*TASK DESCRIPTION*.
From the listing below, extract every line containing "joints".
-- start of SUPPLIED ENTRIES --
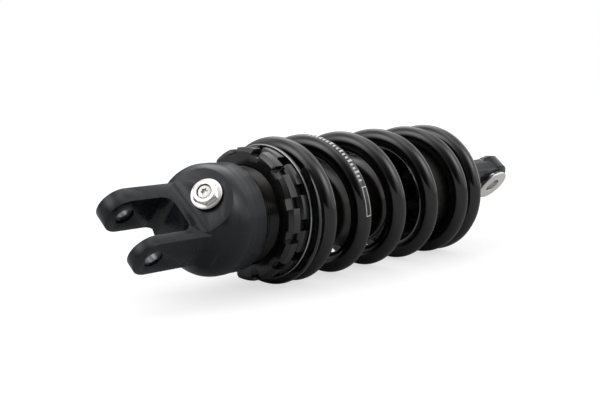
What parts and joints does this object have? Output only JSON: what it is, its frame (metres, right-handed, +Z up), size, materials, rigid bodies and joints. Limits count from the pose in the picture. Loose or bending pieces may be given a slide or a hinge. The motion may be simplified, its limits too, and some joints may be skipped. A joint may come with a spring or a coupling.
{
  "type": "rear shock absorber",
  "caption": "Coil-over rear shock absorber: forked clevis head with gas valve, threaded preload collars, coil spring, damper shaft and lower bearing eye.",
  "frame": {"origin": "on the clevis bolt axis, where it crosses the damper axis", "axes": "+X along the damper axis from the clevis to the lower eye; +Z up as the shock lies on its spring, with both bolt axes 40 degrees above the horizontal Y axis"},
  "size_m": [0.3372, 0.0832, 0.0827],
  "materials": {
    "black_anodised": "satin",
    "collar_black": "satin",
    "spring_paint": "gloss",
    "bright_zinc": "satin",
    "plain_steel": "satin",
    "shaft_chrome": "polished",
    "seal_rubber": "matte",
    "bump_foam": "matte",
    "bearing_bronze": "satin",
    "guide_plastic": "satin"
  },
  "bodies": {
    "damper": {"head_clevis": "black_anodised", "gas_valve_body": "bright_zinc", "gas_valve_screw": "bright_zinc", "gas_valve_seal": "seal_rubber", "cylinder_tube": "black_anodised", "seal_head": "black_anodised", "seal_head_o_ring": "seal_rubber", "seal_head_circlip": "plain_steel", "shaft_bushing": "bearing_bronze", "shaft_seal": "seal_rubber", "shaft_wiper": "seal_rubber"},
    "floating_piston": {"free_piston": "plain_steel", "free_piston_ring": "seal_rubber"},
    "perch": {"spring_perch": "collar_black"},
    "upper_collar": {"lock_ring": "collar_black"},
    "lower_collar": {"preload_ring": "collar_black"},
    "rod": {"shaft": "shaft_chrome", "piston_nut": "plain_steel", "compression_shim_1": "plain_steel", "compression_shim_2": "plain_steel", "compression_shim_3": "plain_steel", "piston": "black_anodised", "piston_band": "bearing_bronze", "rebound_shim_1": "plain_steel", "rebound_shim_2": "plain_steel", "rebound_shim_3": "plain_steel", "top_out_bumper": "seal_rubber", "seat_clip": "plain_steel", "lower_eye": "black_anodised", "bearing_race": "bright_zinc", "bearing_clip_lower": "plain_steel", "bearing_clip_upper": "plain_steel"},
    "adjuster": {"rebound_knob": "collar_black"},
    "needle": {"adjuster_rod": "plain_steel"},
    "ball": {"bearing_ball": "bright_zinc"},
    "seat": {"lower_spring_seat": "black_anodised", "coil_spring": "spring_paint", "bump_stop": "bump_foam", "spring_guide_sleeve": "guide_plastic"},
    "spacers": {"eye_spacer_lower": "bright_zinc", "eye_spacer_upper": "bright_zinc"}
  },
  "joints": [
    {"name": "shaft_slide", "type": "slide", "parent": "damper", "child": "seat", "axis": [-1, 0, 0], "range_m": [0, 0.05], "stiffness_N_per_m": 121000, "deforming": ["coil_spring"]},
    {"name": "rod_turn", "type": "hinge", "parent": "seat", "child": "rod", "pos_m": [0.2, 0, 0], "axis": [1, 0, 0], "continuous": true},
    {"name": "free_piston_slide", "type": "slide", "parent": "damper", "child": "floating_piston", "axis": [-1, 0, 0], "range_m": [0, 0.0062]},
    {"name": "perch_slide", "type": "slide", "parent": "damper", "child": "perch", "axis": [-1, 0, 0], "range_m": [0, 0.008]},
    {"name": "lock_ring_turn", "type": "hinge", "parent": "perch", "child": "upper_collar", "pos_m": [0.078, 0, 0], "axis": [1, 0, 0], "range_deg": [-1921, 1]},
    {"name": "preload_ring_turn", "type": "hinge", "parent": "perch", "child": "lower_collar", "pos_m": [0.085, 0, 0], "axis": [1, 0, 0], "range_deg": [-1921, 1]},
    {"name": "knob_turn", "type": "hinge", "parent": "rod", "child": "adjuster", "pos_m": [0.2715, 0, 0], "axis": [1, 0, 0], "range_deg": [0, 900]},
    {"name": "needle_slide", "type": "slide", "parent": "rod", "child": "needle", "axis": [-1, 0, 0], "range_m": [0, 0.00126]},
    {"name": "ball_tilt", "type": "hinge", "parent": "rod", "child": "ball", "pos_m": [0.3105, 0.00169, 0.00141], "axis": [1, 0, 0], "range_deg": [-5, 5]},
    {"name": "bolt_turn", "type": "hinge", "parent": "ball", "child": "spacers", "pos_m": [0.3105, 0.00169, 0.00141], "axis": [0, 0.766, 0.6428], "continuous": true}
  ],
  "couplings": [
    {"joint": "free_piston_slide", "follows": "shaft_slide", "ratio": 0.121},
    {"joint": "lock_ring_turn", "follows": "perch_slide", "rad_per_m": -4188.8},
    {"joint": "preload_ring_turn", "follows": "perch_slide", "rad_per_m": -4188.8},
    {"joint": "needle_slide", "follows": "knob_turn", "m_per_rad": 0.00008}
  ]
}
-- end of SUPPLIED ENTRIES --
-- start of SUPPLIED ENTRIES --
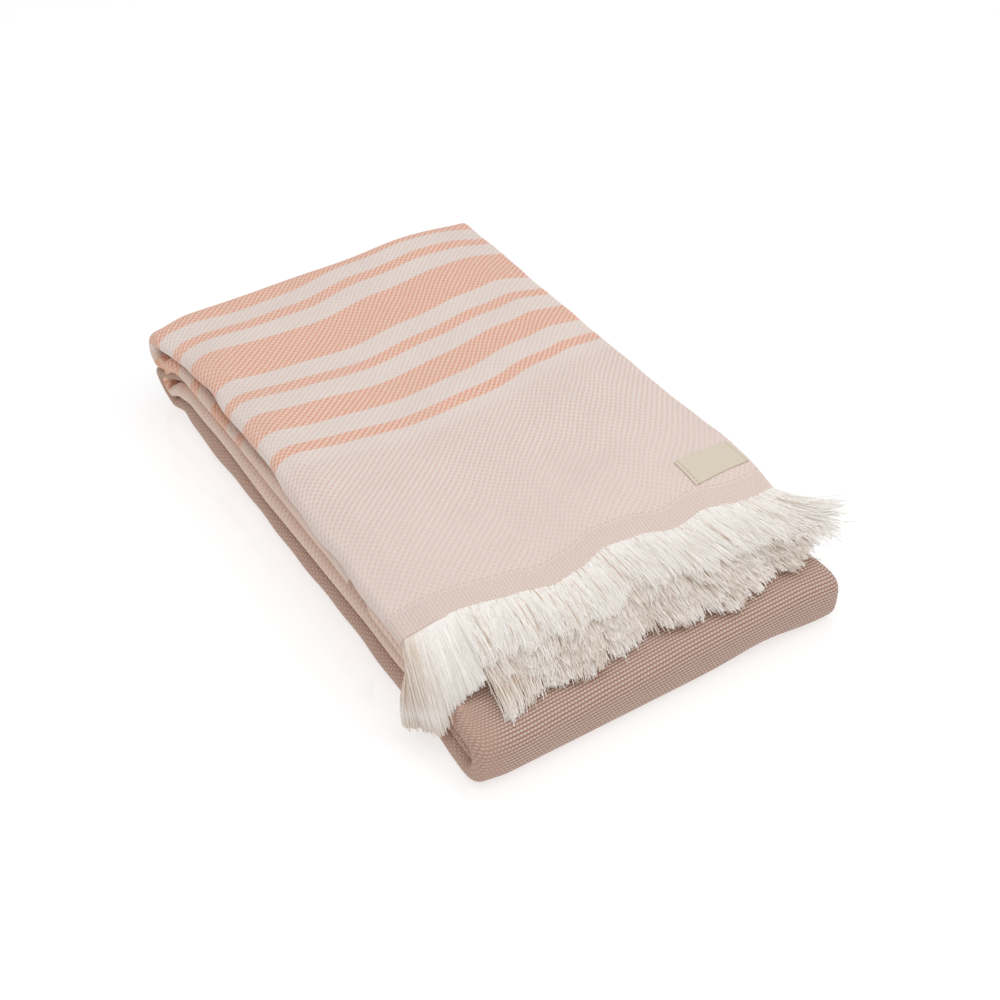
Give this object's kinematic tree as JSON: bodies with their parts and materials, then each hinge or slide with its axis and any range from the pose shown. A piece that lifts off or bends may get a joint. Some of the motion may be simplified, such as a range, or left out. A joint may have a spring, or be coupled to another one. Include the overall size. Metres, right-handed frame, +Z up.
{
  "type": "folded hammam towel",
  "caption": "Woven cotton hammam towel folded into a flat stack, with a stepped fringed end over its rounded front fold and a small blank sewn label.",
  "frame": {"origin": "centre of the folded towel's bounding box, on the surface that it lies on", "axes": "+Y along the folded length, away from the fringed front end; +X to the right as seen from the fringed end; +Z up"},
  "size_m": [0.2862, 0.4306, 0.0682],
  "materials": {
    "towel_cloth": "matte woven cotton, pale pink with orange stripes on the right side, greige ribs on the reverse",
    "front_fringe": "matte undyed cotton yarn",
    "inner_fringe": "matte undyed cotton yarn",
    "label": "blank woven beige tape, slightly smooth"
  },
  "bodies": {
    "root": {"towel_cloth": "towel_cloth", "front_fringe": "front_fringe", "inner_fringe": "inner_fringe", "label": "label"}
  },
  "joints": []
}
-- end of SUPPLIED ENTRIES --
*TASK RESULT*.
What parts and joints does this object have? Output only JSON: what it is, its frame (metres, right-handed, +Z up), size, materials, rigid bodies and joints. Limits count from the pose in the picture. Loose or bending pieces may be given a slide or a hinge. The motion may be simplified, its limits too, and some joints may be skipped. A joint may come with a spring or a coupling.
  "joints": [
  "joints": []